They’ve given us restriction enzymes, CRISPR/ Cas9, and now they might just be our answer to antibiotic resistance.
Writer: Katie Dale
Editor: Altay Shaw
Artist: Kate Morling
In 2015, doctors found a football-sized cyst in the biliary duct of Tom Patterson, a holiday maker in Egypt who thought he was experiencing a routine bout of food poisoning. But it was far more serious than that. The cyst contained Acinetobacter baumannii, one of the deadliest species of bacteria in the world, due to its extensive resistance to known antibiotics. Tom’s infection was resistant to every drug the doctors tested. When it reached his bloodstream, he was put in a medically induced coma, with his family told to prepare for the worst.
As a last resort, Tom was treated with an experimental cocktail of bacteriophages (phages), viruses that specifically infect bacteria, custom-made by scientists to treat his infection. Phages work in similar ways to common human viruses, like HIV and COVID-19. They first interact with a receptor on the surface of the host cell, and once inside they release their genetic material. They then hijack the cellular machinery, using it to make new virus particles. When the host cell can no longer cope, it bursts open, releasing the viral progeny and dying in the process.
Brutal for the bacteria, but the treatment saved Tom’s life. Three days after he was given the phage treatment, he awoke from his coma, and the long road to recovery began.
Phages are able to kill antibiotic-resistant bacteria because their mechanism of toxicity is completely different. Antibiotics are small molecule drugs that work by disrupting pathways critical to the survival of bacteria, for example the β-lactam antibiotic penicillin disrupts cell wall synthesis. Bacteria have evolved to evade these effects by producing an enzyme (β-lactamase) that breaks down the drug, actively pumping the drug out of their cytoplasm, or using other less common mechanisms. Antibiotic resistance has developed rapidly because we use tonnes of these drugs in agriculture, to keep our livestock healthy, and in medicine, to keep ourselves healthy, so we have created a strong selection pressure for resistant bacteria. On top of this, bacteria are able to rapidly share resistance genes through horizontal gene transfer, a process where DNA is passed from one bacterium to another.

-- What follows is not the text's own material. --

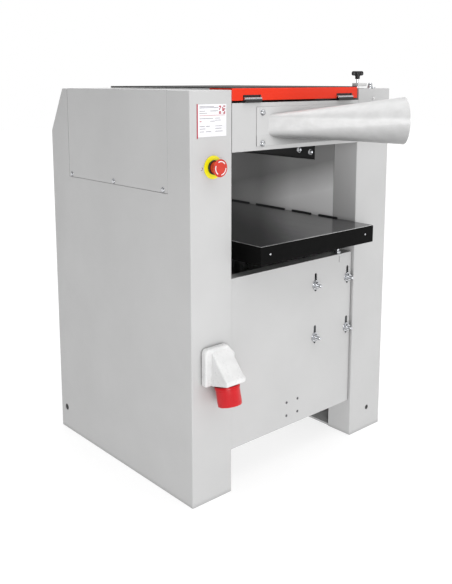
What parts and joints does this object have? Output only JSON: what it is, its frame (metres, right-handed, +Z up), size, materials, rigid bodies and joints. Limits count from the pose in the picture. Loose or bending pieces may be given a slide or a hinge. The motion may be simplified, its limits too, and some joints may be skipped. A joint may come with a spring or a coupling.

We have reached a turning point in the past few decades where the pipeline of new antibiotics has dried up, and the number of drug-resistant infections like Tom’s is increasing. Just 15 new antibiotics have been put into clinical use in the 21st century, compared to 42 in the 1980s. It’s crucial that we find alternative strategies.
Phages offer a promising approach to solving the problem, as it’s much harder for bacteria to develop resistance to them. As the most abundant organism on Earth, there are thousands of different types of phage, each recognising a particular species of bacteria. This means that phages can be carefully selected to only kill the pathogenic bacteria causing illness, while leaving our friendly gut bacteria unaffected. It also means that there is likely to be a phage out there for just about any species of bacteria. However, identification of the right phage can be difficult, and isolation from its environmental source can also pose a challenge. Phages are enriched in dirty material such as sewage, requiring a lengthy purification process that is poorly suited to large-scale production.
Researchers are currently developing libraries of characterised phages, as well as cocktails containing multiple types, as resistance can still occur. Bacteria have naturally evolved their own kind of immune system for defence against viral infection, including restriction enzymes and the CRISPR/ Cas9 system, which both function by cutting up the viral genetic material. They can also develop resistance to phages if a spontaneous mutation arises, modifying the receptor that the phage uses to recognise and enter the bacterial cell. This can work in our favour, however, as often it impairs the fitness of the bacterium. For example, one study found that treatment of the potato pathogen Eca with a flagellum-targeting phage caused the emergence of resistant variants with flagellum defects. This resulted in reduced virulence, as the bacteria were less motile and unable to spread to new uninfected areas of potato.
In Tom’s case, when the Acinetobacter baumannii infection developed resistance, the fitness cost meant that the infection became sensitive once again to the antibiotic minocycline, which was then added to his treatment regimen. In the clinic, combining antibiotics with phage therapy has been highly successful, as they show a synergistic effect when used together.
So why isn’t phage therapy currently being implemented to fight antibiotic-resistant infections across the world? The best results are achieved with personalised cocktails containing different types of phage, but FDA regulations require each phage to go through clinical trials individually before a cocktail can be tested. This has limited pharmaceutical development, as production and testing of personalised therapies represents a substantial investment with little return. Although there have been clinical trials proving the safety of single-agent phage therapy, the future relies on trials that show safety and efficacy of phage cocktails. However, the results from case studies like Tom’s suggest we have an ace up our sleeves yet in the fight against antibiotic resistance, we just need to figure out how to play it.